Something here in Japan, perhaps the lightness of the summer mornings, perhaps the way the land subtly shivers and sways, perhaps that we are intruders unfamiliar with the nuence of its neural patterns, make night dreams here more vivid. Certainly I awake more often from fright, or from discomforting imagery than at home. An alien technology, or maybe the sake!

in Japan
these eloquent dreams:
still completely mysterious.

Last night, a strong constant wind accomapied us through the entire night. Sometimes I would wake and wonder if a rainstorm was passing overhead, the roar was so steady and insistent.

the long wind
fuelling strong dreams.
mysterious purpose.

Of all the dreams that night there was one particularly convoluted and long-lasting, (or so it seemed). Based around an old man, something of a genius, both an artist and a scientist, as well as an amateur sleuth or criminal investigator. He was involved in many complex layers of research, but was the bane of those who loved and cared for him as his health was failing fast and yet he would not take rest nor ease up on his schedules.

Long wind,
who is the dying sage
so eloquent and ancient, in my dream?

dragon wind
dreams of sages
utterly bemusing.

An interesting point I saw recently on a post about haiku was that amongst the many ‘rules’ was one that stated that a haiku should make no comment. Haiku as a record of perceptions that can evoke numinous emotion without explicitly saying what the emotion should be.
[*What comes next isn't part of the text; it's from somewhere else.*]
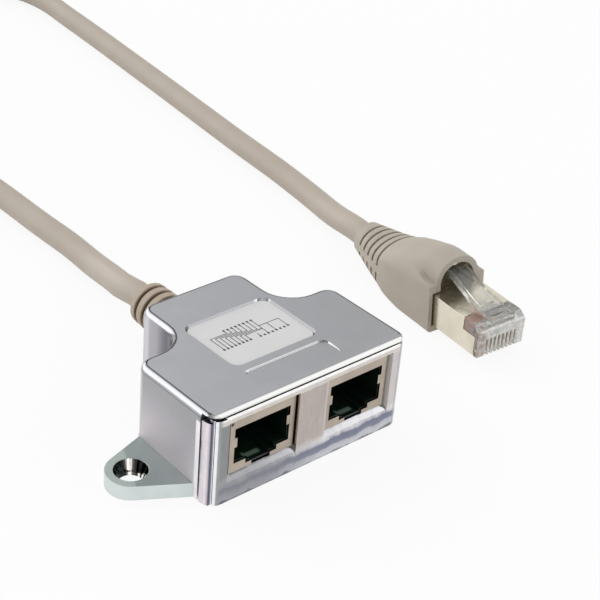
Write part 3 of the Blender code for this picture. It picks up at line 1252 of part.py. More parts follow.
def build():
    """Make every piece of the adapter."""
    clear_scene()
    chrome = material("plated_metal", (0.72, 0.73, 0.75), 0.14, 1.0)
    zinc = material("grey_metal", (0.36, 0.42, 0.40), 0.35, 0.9)
    tin = material("jack_metal", (0.66, 0.58, 0.50), 0.3, 1.0)
    nickel = material("plug_metal", (0.74, 0.70, 0.60), 0.28, 1.0)
    black = material("black_plastic", (0.012, 0.016, 0.014), 0.5)
    gold = material("gold_contact", (0.85, 0.62, 0.25), 0.25, 1.0)
    steel = material("screw_steel", (0.55, 0.55, 0.56), 0.3, 1.0)
    paper = material("label_film", (0.82, 0.82, 0.80), 0.5)
    board = material("board_green", (0.03, 0.16, 0.07), 0.45)
    beige = material("beige_pvc", (0.50, 0.44, 0.37), 0.55)
    clear = material("clear_plastic", (0.80, 0.83, 0.82), 0.08, 0.0, 0.8)
    copper = material("wire_ribbon", (0.62, 0.38, 0.30), 0.4)
    insulation = [material(f"insulation_{name}", colour, 0.5) for name, colour in (
        ("orange", (0.80, 0.30, 0.05)), ("green", (0.05, 0.40, 0.12)),
        ("blue", (0.06, 0.15, 0.55)), ("brown", (0.22, 0.11, 0.05)))]

    make_cover(chrome)
    make_base(zinc)
    make_front_panel(chrome)
    make_label(paper)
    make_board(board)
    for side, x in jack_centres().items():
        make_jack_shield(side, x, tin)
        make_jack_insert(side, x, black)
        make_jack_contacts(side, x, gold)
    make_screws(steel)
    make_strain_relief(beige)
    make_clamp(steel)
    make_conductors(insulation)

    carrier = plug_frame()
    make_plug_body(clear, carrier)
    make_plug_shield(nickel, carrier)
    make_plug_contacts(gold, carrier)
    make_load_bar(copper, carrier)
    make_boot(beige, carrier)
    tube("lead", lead_points(), CABLE_RADIUS, beige)


build()
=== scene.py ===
import math

import bmesh
import bpy
from mathutils import Matrix, Vector


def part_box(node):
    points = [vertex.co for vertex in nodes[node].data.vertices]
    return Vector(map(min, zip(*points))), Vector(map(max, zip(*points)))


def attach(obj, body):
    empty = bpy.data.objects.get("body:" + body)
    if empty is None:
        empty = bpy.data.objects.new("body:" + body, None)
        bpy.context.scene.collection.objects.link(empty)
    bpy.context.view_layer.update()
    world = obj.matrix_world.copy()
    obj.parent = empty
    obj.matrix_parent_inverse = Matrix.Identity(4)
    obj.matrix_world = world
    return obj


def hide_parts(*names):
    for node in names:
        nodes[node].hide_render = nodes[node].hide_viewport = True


MM = 0.001
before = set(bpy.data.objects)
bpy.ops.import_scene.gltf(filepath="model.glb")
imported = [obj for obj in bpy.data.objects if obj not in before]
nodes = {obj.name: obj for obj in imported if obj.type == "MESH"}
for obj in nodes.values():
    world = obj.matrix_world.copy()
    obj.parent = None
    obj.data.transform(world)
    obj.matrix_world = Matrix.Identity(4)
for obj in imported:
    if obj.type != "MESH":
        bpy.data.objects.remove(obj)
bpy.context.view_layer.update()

# Camera: the photograph's viewpoint, fitted to the housing's edges
CAMERA_PLACE = (-0.1551606, -0.1804725, 0.1789149)
CAMERA_FORWARD = Vector((0.56844333, 0.61882748, -0.54214826))
CAMERA_RIGHT = Vector((0.76550888, -0.63927728, 0.07294327))
CAMERA_UP = Vector((0.30144376, 0.45648342, 0.83711083))
CAMERA_LENS = 98.79
CAMERA_SENSOR = 36.0
CLIP_START = 0.01
CLIP_END = 20.0


def make_camera():
    """The photograph's viewpoint: above, in front and to the left of the housing."""
    data = bpy.data.cameras.new("camera")
    data.lens = CAMERA_LENS
    data.sensor_width = CAMERA_SENSOR
    data.clip_start = CLIP_START
    data.clip_end = CLIP_END
    camera = bpy.data.objects.new("camera", data)
    bpy.context.scene.collection.objects.link(camera)
    turn = Matrix((CAMERA_RIGHT, CAMERA_UP, -CAMERA_FORWARD)).transposed().to_4x4()
    camera.matrix_world = Matrix.Translation(CAMERA_PLACE) @ turn
    bpy.context.scene.camera = camera


make_camera()

# Sizes of the part that the looks follow, in metres
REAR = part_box("cover")[1].y
RELIEF_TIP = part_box("strain_relief")[1].y
FRONT = -17.3 * MM
ROOF_FALL = 0.041
FILM_TOP = 18.35 * MM
CABLE_RADIUS = 2.6 * MM
CABLE_HEIGHT = 7.35 * MM
CABLE_END = REAR - 11.0 * MM
CABLE_STRAIGHT = 3.5 * MM
PLUG_PLACE = Vector((51.9 * MM, -12.8 * MM, 0.0))
PLUG_TURN = math.radians(-3.8)
PLUG_FRAME = Matrix.Translation(PLUG_PLACE) @ Matrix.Rotation(PLUG_TURN, 4, "Z")
PLUG_AXIS = 4.8 * MM
PLUG_TOP = 8.1 * MM
PLUG_LENGTH = 21.5 * MM
PLUG_GAP = 0.6 * MM
BOOT_END = 41.8 * MM

# The free lead: the same chosen points as in the part's source
LEAD_ROUTE_MM = [
    (0.2, 39.7, 6.3), (1.4, 44.7, 5.0), (2.5, 49.7, 3.6), (3.2, 54.7, 2.75), (3.4, 62.7, 2.7),
    (2.9, 73.2, 2.7), (2.5, 88.7, 2.7), (2.0, 97.7, 2.7), (2.5, 112.7, 2.7), (5.0, 132.7, 2.7),
    (9.0, 150.7, 2.7), (14.0, 166.7, 2.7), (22.0, 182.7, 2.7), (33.0, 193.7, 2.7), (46.0, 196.7, 2.7),
    (57.0, 191.7, 2.7), (64.0, 181.7, 2.7), (66.3, 170.7, 2.7), (65.8, 157.7, 2.7), (65.0, 142.7, 2.7),
    (64.0, 127.7, 2.7), (63.0, 112.7, 2.7), (61.8, 96.2, 2.7), (60.6, 79.7, 2.7), (59.7, 63.7, 2.7),
    (58.3, 49.7, 2.7), (57.5, 45.7, 2.9), (56.3, 39.7, 3.6), (55.4, 34.2, 4.5),
]
LEAD_SPACING = 3.0 * MM
CURVE_STEPS = 20
TUBE_RESOLUTION = 6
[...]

Like a haibun, a haiku can lead to endless mazes of commentary and extrapolation. A thought motif, a riff, a theme, can lead to jazz-like improvisations. Now, this rule is not one of simple objectivity. The poet is always objectifying the internal as well as external. Perhaps it is the avoidance of the passing of judgement, not reinterpreting or making a second or a third judgement, that makes haiku resonant, that prevents it simply becoming a commonplace sentence divided into short lines. Who knows…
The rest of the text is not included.